[Dataset rows]
--*--
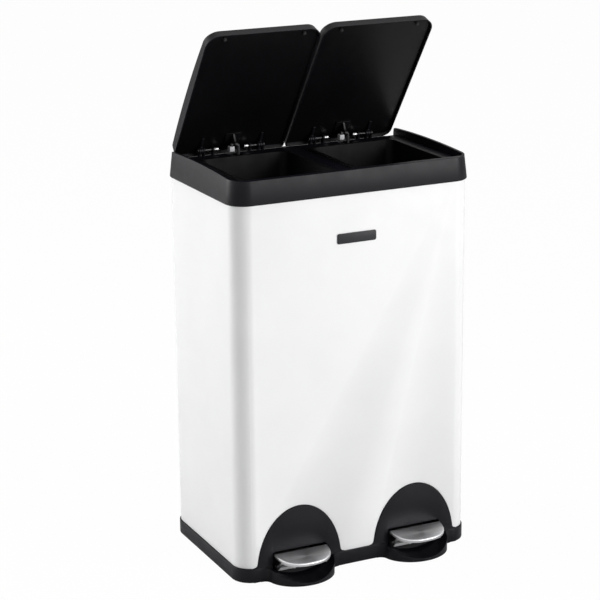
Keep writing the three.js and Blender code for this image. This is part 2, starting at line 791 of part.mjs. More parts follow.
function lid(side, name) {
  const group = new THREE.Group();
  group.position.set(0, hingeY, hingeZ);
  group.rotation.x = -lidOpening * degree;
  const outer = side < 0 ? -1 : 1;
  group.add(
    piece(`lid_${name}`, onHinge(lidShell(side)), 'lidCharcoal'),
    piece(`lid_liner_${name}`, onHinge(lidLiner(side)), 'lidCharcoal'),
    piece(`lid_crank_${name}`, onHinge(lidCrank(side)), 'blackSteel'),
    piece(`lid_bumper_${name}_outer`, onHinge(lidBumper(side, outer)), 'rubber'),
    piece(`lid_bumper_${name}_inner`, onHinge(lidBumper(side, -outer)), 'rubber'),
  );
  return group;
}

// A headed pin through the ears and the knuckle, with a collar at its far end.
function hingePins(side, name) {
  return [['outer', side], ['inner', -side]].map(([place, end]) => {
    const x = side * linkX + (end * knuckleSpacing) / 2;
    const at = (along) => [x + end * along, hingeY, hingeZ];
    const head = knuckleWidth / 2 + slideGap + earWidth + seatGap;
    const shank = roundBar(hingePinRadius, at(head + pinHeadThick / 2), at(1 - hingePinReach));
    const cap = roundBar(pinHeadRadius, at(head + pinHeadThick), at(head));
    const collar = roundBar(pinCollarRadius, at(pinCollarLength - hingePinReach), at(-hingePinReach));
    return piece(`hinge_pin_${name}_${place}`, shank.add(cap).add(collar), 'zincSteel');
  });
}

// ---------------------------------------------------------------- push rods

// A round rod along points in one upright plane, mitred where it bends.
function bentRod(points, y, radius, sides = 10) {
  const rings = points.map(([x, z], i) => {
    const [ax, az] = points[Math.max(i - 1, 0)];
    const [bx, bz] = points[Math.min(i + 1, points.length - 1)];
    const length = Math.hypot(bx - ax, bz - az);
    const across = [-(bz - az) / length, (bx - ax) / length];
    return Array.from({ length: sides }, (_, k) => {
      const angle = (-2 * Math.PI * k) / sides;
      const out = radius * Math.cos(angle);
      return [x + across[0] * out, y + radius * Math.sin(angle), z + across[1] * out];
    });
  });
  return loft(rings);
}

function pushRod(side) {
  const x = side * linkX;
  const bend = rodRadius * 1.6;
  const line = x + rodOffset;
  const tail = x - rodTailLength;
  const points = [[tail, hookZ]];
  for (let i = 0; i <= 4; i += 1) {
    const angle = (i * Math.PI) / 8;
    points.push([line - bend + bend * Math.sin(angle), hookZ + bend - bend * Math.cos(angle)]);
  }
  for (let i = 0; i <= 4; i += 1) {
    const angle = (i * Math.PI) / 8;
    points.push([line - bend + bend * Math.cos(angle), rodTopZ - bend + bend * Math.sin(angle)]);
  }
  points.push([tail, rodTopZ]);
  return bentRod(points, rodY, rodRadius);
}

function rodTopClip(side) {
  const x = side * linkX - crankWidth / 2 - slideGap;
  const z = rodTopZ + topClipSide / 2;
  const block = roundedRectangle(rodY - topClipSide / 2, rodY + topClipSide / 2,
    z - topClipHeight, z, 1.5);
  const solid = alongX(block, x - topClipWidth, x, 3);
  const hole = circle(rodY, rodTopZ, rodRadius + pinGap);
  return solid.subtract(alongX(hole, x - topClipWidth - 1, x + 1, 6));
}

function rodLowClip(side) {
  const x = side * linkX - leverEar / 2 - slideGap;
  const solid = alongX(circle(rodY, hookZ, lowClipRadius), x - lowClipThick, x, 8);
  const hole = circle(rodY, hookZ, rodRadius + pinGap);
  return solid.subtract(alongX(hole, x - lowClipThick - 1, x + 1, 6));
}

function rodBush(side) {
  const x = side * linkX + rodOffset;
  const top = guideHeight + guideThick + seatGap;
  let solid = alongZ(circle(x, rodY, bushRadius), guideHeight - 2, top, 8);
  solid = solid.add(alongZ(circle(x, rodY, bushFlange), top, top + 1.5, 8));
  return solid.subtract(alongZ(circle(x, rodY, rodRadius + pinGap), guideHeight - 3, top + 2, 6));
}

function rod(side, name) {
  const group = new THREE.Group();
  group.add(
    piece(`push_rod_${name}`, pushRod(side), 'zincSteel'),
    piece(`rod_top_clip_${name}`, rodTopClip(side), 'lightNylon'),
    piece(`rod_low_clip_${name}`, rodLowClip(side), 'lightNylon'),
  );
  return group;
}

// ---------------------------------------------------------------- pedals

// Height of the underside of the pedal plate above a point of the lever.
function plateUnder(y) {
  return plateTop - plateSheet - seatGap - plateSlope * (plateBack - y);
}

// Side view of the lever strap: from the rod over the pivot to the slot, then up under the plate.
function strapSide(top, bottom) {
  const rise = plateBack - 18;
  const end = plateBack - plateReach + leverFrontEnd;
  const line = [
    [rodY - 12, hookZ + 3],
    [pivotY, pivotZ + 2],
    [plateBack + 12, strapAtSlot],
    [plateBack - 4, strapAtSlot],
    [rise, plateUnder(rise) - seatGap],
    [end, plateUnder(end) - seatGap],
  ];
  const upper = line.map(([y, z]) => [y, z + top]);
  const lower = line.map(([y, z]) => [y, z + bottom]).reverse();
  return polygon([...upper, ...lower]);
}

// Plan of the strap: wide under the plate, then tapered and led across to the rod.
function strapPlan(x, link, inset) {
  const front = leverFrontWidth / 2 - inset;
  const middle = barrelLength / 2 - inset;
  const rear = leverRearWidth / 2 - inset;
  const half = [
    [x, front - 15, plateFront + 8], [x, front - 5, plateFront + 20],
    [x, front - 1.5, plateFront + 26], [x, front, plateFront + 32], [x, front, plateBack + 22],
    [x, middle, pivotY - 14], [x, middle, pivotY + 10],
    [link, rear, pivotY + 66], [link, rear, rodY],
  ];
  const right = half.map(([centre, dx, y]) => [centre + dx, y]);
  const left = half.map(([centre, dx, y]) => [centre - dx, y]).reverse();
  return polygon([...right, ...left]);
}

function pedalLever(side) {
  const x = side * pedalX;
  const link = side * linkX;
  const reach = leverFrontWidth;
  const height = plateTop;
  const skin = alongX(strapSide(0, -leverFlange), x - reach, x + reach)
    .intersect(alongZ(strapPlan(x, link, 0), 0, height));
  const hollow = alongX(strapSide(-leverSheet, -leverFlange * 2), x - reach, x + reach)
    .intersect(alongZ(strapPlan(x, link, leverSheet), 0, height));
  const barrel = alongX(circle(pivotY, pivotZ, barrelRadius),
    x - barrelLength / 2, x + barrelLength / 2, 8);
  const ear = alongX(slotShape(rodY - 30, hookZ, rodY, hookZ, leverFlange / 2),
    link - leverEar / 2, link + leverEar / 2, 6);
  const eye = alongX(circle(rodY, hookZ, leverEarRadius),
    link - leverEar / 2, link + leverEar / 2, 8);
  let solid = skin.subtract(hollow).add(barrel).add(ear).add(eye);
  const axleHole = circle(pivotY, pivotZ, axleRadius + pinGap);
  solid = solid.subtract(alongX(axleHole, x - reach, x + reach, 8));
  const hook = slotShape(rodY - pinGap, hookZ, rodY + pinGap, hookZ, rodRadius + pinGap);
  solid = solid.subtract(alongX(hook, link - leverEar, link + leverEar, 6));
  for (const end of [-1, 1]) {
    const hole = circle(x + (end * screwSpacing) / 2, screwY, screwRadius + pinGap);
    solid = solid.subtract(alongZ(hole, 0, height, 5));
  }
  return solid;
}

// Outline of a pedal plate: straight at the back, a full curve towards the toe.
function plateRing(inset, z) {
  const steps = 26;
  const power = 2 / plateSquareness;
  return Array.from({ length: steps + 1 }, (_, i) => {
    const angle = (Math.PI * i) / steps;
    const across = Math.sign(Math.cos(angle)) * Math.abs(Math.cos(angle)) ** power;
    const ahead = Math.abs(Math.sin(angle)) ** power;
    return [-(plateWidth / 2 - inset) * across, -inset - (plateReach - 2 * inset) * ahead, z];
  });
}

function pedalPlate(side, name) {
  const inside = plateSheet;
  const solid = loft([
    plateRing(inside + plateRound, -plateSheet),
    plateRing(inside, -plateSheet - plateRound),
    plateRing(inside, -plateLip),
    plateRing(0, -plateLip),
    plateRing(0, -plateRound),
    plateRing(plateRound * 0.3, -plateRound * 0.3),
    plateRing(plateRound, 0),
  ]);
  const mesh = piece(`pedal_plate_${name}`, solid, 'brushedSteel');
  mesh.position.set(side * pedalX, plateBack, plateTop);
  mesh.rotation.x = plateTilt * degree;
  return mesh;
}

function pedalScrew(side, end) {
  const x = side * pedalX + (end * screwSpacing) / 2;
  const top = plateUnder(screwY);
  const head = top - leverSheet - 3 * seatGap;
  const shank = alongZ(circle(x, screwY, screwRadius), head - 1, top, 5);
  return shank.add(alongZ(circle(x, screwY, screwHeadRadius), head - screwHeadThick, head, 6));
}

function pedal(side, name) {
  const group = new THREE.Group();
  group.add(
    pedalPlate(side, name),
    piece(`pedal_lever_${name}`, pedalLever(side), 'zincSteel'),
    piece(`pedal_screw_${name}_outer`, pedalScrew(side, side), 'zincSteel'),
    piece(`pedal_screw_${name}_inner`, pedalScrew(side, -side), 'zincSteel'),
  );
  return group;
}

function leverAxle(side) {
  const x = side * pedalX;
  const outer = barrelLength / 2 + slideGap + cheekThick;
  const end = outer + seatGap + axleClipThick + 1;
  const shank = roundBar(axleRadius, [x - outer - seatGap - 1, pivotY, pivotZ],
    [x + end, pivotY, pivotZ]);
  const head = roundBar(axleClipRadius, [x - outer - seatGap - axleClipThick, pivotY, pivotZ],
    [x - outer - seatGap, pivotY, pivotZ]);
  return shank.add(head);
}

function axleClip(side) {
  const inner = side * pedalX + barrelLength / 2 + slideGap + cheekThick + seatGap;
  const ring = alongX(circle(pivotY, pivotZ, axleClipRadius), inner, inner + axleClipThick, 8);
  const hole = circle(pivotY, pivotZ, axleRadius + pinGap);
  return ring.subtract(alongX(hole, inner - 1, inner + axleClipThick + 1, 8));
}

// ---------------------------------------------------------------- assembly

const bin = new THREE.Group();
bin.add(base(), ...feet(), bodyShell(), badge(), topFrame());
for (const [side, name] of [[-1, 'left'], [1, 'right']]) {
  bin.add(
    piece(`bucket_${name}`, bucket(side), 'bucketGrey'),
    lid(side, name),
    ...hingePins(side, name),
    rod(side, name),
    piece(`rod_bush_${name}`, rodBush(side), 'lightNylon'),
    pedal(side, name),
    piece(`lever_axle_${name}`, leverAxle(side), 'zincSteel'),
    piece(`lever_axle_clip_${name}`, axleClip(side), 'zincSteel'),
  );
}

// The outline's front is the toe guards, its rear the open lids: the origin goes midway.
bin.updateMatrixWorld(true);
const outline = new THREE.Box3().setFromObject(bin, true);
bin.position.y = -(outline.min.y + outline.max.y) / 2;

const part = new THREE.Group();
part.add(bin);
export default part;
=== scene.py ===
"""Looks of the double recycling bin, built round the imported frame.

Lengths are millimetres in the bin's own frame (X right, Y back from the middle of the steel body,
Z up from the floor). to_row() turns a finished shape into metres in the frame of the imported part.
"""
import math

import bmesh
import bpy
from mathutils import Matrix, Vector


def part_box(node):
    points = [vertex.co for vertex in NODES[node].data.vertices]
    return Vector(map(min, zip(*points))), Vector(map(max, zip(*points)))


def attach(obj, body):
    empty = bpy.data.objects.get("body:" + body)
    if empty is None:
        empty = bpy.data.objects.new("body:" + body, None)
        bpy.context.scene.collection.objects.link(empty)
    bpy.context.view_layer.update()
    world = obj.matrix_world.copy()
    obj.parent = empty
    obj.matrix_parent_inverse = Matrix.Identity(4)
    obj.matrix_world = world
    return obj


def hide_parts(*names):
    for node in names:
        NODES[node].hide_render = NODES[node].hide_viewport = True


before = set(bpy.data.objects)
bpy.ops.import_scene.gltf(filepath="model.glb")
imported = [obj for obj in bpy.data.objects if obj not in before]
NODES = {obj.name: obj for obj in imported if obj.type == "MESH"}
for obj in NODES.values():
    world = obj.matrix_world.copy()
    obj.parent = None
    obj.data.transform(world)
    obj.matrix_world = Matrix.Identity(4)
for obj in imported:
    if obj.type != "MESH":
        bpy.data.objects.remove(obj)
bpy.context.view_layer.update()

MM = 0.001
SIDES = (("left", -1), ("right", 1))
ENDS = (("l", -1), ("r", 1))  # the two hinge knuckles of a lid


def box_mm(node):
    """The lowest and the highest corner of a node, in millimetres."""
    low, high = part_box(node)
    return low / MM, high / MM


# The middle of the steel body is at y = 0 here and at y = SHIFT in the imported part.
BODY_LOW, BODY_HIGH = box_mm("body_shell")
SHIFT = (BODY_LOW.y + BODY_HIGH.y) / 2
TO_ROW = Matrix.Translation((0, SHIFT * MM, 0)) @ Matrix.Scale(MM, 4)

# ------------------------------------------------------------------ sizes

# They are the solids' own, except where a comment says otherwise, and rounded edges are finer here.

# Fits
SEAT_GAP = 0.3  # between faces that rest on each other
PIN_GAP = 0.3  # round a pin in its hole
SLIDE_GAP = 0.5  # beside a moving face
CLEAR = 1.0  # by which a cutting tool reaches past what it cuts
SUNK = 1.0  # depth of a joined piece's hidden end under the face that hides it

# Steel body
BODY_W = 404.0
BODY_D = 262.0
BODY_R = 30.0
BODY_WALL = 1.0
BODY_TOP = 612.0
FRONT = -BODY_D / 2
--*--
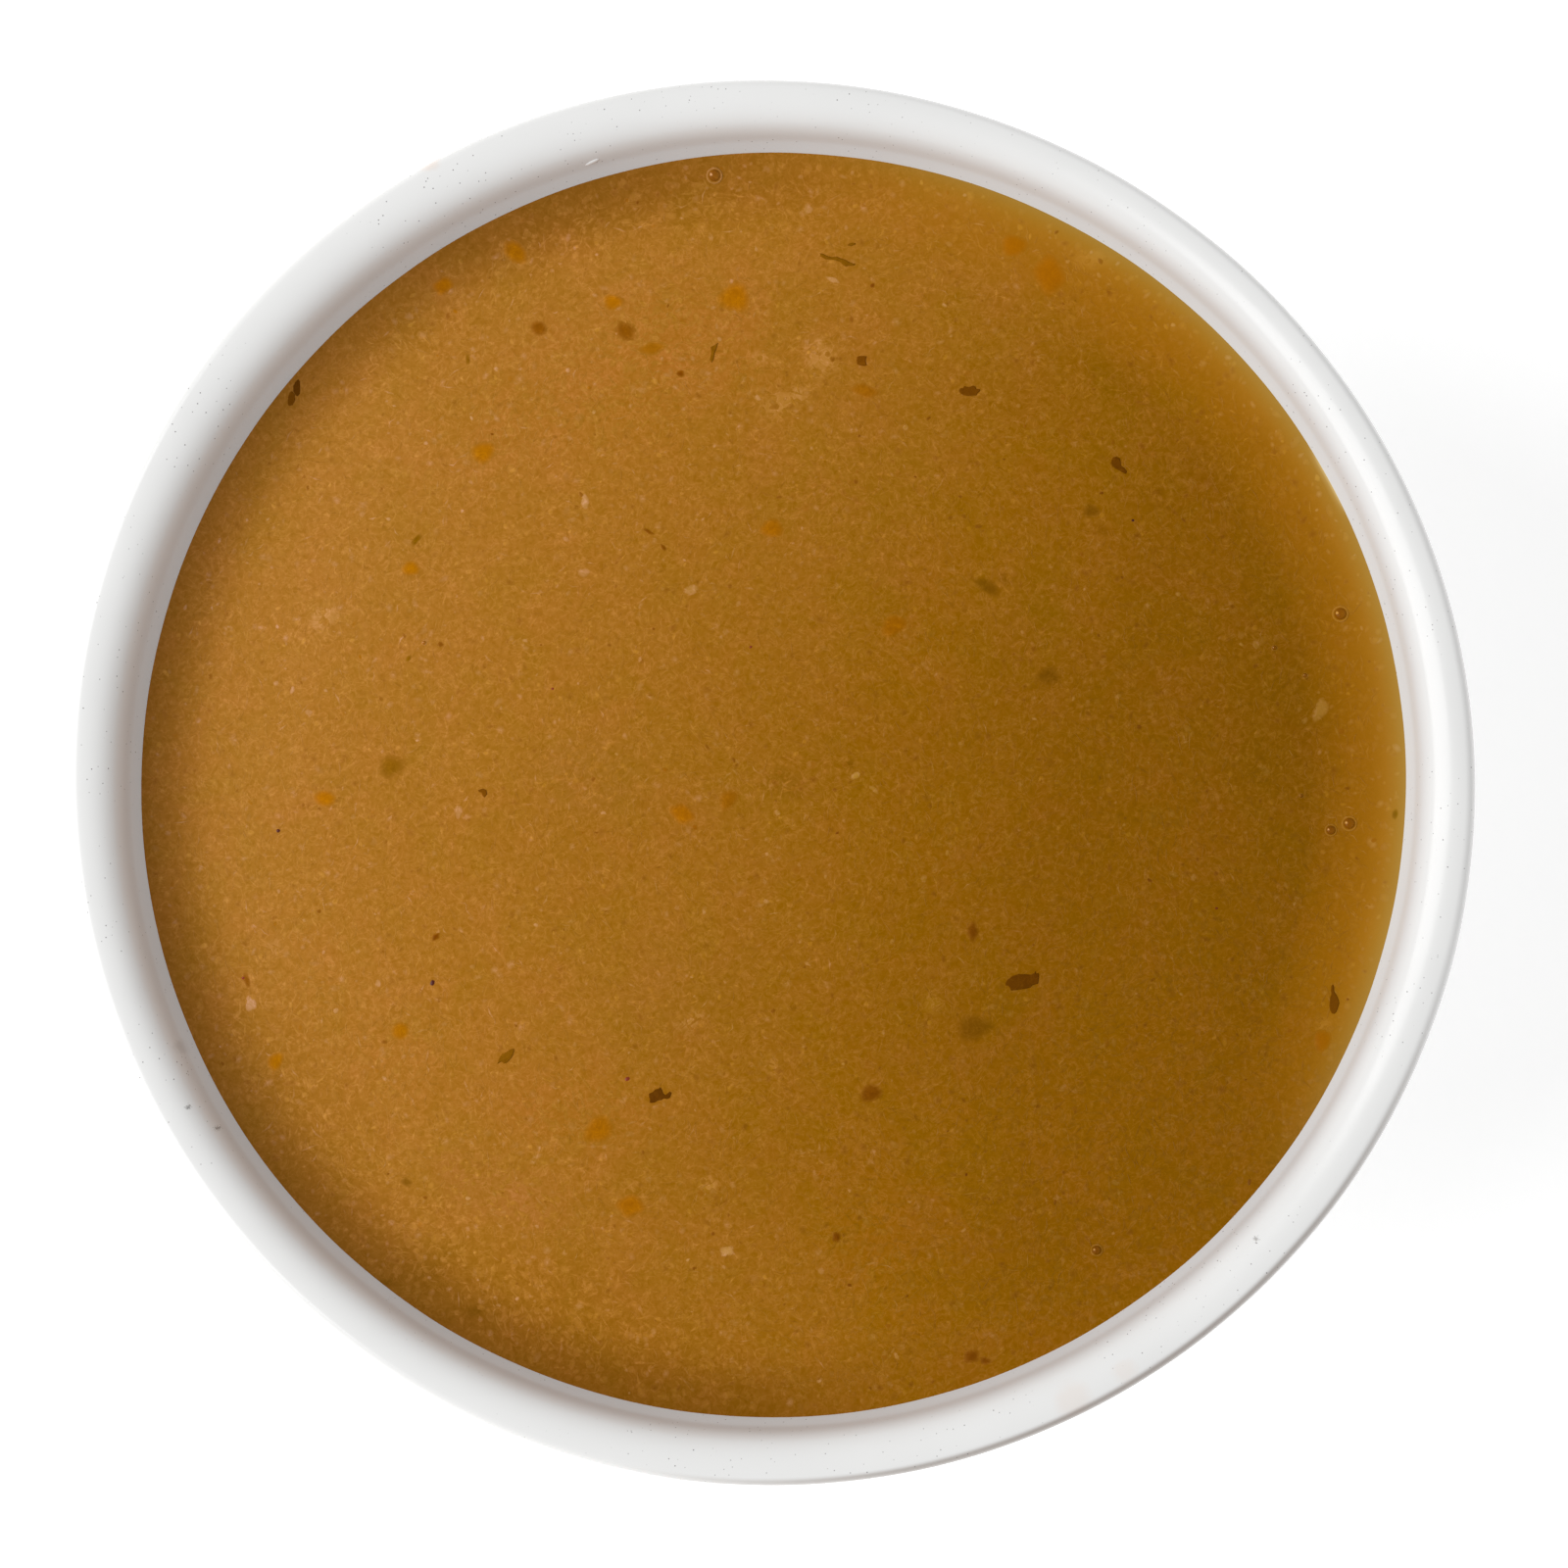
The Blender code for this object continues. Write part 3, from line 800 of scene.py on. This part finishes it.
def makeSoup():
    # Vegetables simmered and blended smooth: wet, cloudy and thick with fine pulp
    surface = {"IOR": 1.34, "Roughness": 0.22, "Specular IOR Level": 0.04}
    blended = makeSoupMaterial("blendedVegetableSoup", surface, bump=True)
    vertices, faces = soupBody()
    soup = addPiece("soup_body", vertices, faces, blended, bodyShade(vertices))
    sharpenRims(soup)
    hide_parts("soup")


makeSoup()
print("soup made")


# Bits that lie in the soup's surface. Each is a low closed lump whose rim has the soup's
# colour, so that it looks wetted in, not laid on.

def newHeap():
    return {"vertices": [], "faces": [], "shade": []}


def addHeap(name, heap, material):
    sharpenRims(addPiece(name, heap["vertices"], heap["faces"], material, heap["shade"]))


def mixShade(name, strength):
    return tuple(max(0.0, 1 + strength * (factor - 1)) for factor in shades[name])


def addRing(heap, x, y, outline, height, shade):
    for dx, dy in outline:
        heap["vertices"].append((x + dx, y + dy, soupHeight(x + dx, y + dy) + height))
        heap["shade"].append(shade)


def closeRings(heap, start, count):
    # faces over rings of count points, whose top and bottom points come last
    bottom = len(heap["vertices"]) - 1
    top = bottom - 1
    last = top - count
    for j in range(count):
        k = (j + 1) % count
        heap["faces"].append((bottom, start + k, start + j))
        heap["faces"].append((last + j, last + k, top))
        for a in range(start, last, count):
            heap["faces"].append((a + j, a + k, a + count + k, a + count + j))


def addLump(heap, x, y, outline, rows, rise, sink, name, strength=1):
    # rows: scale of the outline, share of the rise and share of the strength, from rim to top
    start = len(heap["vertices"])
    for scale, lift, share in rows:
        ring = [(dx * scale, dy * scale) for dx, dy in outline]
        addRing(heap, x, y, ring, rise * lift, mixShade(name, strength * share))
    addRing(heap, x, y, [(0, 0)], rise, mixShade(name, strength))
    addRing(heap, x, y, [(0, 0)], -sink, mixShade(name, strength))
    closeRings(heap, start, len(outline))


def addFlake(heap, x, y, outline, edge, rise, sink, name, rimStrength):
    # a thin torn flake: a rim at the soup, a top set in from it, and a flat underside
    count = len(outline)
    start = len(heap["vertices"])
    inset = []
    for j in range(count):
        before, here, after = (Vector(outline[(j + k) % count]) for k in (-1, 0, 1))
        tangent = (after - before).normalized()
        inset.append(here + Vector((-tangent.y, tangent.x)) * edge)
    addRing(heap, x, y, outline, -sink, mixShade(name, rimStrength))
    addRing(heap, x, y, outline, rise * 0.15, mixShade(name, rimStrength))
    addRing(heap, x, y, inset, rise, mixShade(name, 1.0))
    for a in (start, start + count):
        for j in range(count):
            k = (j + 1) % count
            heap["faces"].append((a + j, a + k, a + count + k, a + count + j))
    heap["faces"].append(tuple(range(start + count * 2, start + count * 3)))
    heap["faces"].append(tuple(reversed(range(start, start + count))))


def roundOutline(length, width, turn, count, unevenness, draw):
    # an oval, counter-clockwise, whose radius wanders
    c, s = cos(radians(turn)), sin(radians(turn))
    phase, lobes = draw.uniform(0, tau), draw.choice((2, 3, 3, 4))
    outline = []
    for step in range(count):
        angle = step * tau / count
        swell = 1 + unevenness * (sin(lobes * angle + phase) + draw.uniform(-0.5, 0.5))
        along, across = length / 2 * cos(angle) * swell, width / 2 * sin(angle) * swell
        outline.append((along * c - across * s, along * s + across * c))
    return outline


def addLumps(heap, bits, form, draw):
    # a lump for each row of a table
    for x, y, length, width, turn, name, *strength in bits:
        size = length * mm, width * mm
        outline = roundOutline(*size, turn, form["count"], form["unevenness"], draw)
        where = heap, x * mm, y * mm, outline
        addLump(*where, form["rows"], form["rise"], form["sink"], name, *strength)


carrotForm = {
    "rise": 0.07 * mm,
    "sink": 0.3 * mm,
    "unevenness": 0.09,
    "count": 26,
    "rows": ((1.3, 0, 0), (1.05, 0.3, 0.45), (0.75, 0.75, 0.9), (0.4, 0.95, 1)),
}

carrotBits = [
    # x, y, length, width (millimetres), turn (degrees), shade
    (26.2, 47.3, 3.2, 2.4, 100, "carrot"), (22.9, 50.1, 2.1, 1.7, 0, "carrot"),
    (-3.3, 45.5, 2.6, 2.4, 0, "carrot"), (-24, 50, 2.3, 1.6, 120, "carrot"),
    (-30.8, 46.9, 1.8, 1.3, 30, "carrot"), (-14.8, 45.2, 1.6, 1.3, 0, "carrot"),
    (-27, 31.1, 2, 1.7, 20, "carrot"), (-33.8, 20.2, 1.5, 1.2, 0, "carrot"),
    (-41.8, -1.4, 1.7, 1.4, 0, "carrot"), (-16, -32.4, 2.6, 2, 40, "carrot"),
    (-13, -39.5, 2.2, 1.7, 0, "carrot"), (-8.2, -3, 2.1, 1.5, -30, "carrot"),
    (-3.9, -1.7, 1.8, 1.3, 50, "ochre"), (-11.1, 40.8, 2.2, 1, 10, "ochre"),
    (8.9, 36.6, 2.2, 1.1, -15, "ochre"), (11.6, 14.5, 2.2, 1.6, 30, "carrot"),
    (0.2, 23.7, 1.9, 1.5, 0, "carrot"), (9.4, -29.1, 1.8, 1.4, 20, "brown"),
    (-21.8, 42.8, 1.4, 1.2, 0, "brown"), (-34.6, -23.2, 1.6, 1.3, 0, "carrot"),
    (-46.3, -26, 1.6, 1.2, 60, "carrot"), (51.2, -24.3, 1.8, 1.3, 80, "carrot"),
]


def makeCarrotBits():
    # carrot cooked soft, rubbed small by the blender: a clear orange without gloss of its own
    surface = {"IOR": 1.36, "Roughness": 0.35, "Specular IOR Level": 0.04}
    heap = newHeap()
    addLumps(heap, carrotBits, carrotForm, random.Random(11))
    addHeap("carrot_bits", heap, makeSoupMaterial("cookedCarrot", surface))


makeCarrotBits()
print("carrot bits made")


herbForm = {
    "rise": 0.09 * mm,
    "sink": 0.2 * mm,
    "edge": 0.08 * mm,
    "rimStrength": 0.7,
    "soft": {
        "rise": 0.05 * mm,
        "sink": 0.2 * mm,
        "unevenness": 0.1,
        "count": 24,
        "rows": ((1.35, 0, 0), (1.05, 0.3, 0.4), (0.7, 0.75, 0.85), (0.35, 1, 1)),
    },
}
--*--
▶ **EXERCISE REQUIREMENTS**
How many lines of the listing above include the word "names"? Reply with the number alone.

▶ **ANSWER**
2